Why these fine dining chefs love instant noodles – and how they’re firing up Hong Kong’s culinary scene
Fine dining in Hong Kong has long meant fancy French or Italian menus crafted by imported chefs – but a new crop of young talent is changing that
What’s a true Hong Kong moment? How about chewing the fat with three young local chefs, all at the helm of top-notch fine-dining establishments – and having the subject of instant noodles coming up more than once?
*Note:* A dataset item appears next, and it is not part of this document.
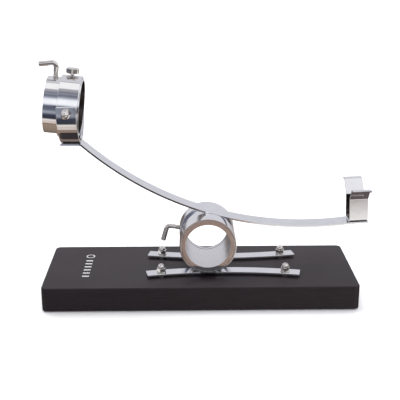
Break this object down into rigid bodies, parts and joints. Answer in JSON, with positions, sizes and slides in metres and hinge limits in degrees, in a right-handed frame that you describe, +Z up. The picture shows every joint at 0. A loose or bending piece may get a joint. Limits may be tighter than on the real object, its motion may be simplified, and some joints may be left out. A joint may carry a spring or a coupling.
{
  "type": "tilting ham stand",
  "caption": "Tilting ham stand: a rocking arm on a horizontal hub over a black board, with a two-ring hoof holder at its high end and a flared U-shaped cradle at its low end.",
  "frame": {"origin": "on the floor, straight below the hub's tilt axis and midway between the hub's two collars", "axes": "+X along the board from the hoof holder to the cradle, +Y from the front long side to the rear one, along the hub's axis, +Z up"},
  "size_m": [0.5227, 0.18, 0.3807],
  "materials": {
    "board": "black lacquer, satin",
    "chrome": "chromed steel, polished",
    "steel": "nickel-plated steel",
    "rubber": "matt"
  },
  "bodies": {
    "base": {"base_board": "board", "foot_front_left": "rubber", "foot_front_right": "rubber", "foot_rear_left": "rubber", "foot_rear_right": "rubber", "strap_front": "chrome", "strap_rear": "chrome", "hub_collar_front": "chrome", "hub_collar_rear": "chrome", "base_bolt_front_left": "steel", "base_bolt_front_right": "steel", "base_bolt_rear_left": "steel", "base_bolt_rear_right": "steel", "bolt_washer_front_left": "steel", "bolt_washer_front_right": "steel", "bolt_washer_rear_left": "steel", "bolt_washer_rear_right": "steel", "strap_spacer_front_left": "steel", "strap_spacer_front_right": "steel", "strap_spacer_rear_left": "steel", "strap_spacer_rear_right": "steel", "strap_washer_front_left": "steel", "strap_washer_front_right": "steel", "strap_washer_rear_left": "steel", "strap_washer_rear_right": "steel", "dome_nut_front_left": "steel", "dome_nut_front_right": "steel", "dome_nut_rear_left": "steel", "dome_nut_rear_right": "steel"},
    "gondola": {"hub_tube": "chrome", "gondola_arm": "chrome", "ring_fork": "chrome", "ham_cradle": "chrome"},
    "hub_lever": {"hub_lock_lever": "steel"},
    "head": {"outer_sleeve": "chrome", "pivot_stud_front": "steel", "pivot_stud_rear": "steel", "pivot_spacer_front": "steel", "pivot_spacer_rear": "steel", "pivot_washer_front": "steel", "pivot_washer_rear": "steel", "pivot_nut_front": "steel", "pivot_nut_rear": "steel"},
    "hoof_ring": {"hoof_ring": "chrome", "hoof_spike_1": "steel", "hoof_spike_2": "steel"},
    "hoof_clamp": {"hoof_clamp_screw": "steel"},
    "ring_lock": {"ring_lock_screw": "steel"}
  },
  "joints": [
    {"name": "gondola_tilt", "type": "hinge", "parent": "base", "child": "gondola", "pos_m": [0, 0, 0.0915], "axis": [0, 1, 0], "range_deg": [-35, 14]},
    {"name": "hub_lever_turn", "type": "hinge", "parent": "base", "child": "hub_lever", "pos_m": [0, 0.026, 0.0915], "axis": [-0.9882, 0, 0.153], "range_deg": [-15, 180]},
    {"name": "head_tilt", "type": "hinge", "parent": "gondola", "child": "head", "pos_m": [-0.2135, 0, 0.30896], "axis": [0, 1, 0], "range_deg": [-8, 30]},
    {"name": "ring_spin", "type": "hinge", "parent": "head", "child": "hoof_ring", "pos_m": [-0.2135, 0, 0.30896], "axis": [0.9945, 0, -0.1045], "continuous": true},
    {"name": "hoof_clamp_travel", "type": "slide", "parent": "hoof_ring", "child": "hoof_clamp", "axis": [-0.1045, 0, -0.9945], "range_m": [0, 0.014]},
    {"name": "ring_lock_turn", "type": "hinge", "parent": "head", "child": "ring_lock", "pos_m": [-0.2135, 0, 0.30896], "axis": [0.1045, 0, 0.9945], "range_deg": [-45, 360]}
  ]
}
“That’s my lifeblood,” Antoni Au Ho-yin says vehemently. A cheerful, bespectacled individual known affectionately as “Toni”, Au is currently stationed in Shenzhen as consulting chef for French bistro L’Avenue. French haute cuisine may be the Écriture restaurant alum’s bread and butter, but it doesn’t render him immune to the siren scent of instant noodles simmering away on the stove. I doubt many of us are. Whether we’re quaffing a blue styrofoam bowl of seafood noodles in the fluorescent hum of a 7-Eleven, or standing over a pot of roiling water in our kitchens waiting for the curly square to unravel, in a way, instant noodles are the lifeblood of countless people in Hong Kong: powering busy, sleep-deprived students and workers to fight another day. And Toni? Well, he’s one of us.
“When you’re coming off a 12-hour shift, you don’t want to do much. You take whatever’s in the fridge or whatever you brought home from the restaurant, add instant noodles and that’s it. That’s the meal,” he says. “[Or] you take a long shower, then you make yourself a steaming hot bowl of noodles. It’s perfect.”
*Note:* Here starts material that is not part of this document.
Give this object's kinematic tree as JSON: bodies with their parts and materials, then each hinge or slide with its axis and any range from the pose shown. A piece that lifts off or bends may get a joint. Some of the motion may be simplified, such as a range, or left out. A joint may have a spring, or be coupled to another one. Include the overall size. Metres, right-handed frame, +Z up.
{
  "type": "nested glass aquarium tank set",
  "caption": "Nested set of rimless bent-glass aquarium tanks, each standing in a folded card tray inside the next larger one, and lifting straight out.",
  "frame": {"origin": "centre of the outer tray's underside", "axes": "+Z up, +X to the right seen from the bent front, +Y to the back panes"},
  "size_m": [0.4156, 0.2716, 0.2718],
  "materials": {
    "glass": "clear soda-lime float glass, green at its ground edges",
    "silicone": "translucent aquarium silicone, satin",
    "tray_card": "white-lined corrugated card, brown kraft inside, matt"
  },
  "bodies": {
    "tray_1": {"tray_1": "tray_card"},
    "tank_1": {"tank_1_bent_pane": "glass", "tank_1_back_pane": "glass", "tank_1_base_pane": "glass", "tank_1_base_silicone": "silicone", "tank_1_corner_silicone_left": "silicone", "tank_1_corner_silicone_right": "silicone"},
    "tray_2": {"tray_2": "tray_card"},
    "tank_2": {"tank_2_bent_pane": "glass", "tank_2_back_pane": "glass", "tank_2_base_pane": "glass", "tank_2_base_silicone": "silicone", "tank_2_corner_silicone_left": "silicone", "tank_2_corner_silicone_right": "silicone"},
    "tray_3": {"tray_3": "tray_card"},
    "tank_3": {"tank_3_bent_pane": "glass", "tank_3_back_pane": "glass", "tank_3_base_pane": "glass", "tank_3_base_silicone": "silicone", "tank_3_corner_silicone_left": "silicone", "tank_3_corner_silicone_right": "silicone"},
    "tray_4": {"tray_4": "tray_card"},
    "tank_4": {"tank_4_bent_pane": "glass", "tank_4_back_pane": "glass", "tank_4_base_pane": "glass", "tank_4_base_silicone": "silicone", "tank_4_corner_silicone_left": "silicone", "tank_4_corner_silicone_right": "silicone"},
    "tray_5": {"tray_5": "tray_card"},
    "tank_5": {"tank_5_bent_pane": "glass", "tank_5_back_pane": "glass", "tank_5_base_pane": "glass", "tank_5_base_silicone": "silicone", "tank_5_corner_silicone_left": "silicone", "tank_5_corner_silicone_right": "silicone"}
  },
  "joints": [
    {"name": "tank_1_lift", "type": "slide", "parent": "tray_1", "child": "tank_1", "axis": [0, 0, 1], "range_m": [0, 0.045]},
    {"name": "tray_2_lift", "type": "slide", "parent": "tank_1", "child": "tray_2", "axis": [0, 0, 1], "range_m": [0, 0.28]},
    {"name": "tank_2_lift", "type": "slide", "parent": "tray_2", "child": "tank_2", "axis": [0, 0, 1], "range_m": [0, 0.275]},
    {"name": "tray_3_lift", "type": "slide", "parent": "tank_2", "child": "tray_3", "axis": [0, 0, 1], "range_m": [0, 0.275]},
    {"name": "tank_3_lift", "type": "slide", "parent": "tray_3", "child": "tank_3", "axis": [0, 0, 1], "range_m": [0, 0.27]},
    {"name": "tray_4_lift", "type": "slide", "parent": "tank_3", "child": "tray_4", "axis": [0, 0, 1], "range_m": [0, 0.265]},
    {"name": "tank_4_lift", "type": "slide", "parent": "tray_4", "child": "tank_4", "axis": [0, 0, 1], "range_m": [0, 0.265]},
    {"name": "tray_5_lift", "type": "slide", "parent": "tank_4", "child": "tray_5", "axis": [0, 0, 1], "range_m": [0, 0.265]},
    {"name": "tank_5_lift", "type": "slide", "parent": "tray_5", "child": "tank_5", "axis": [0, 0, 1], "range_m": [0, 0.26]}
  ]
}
The prevalence of Hong Kong’s lowbrow food culture belies the fact that the city is also home to one of the world’s most prodigious fine-dining scenes. The two are day and night, yet residents are often well-versed in both.
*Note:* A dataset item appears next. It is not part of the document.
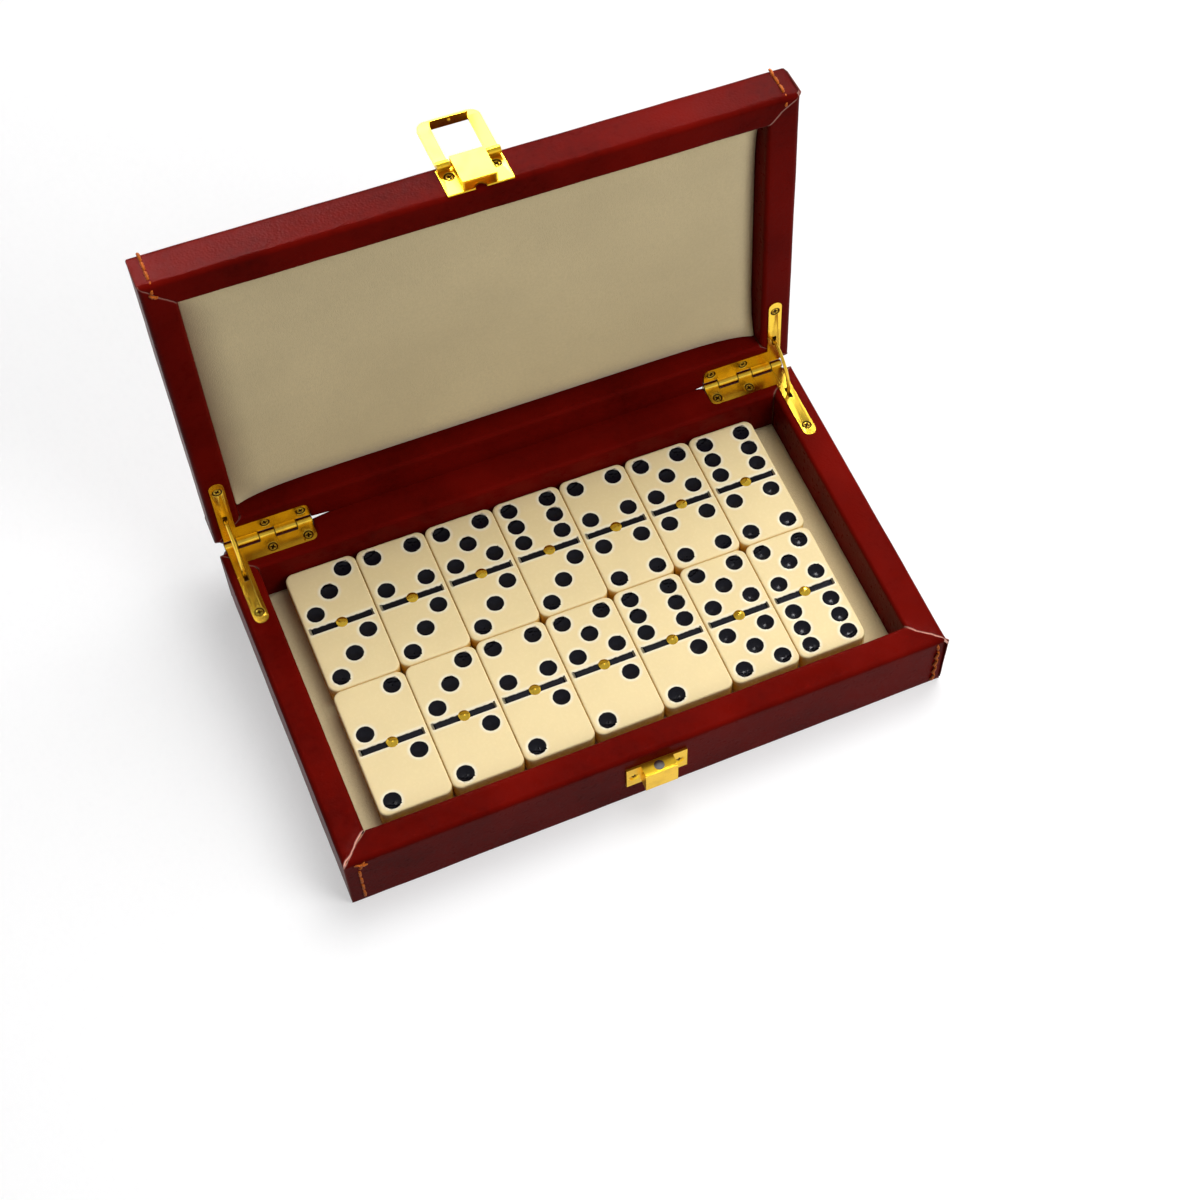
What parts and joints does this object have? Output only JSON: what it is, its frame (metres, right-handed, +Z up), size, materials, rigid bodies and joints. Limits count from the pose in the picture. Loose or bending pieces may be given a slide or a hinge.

And now we are seeing a new generation of chefs, who grew up with Hong Kong’s tomato-fried-eggs, cha chaan teng and instant noodles, running fine-dining restaurants.
I’m sitting with Au, Frankie Wong Sui-wan, head chef of French-Japanese restaurant Ankôma, in Tsim Sha Tsui, and Zinc Leung Hon-sun, who owns and runs omakase establishment Sushi Zinc, in Shau Kei Wan; all are classically trained chefs. Au and Wong were schooled at the city’s International Culinary Institute and Leung at the Hong Kong Culinary Academy.
Instant noodles aside, cooking professionally is rarely a career one simply falls into. Leung recalls the warning he received on his first day of culinary school: “You have to make sure you want to be in this industry for a long time. Otherwise, leave now.”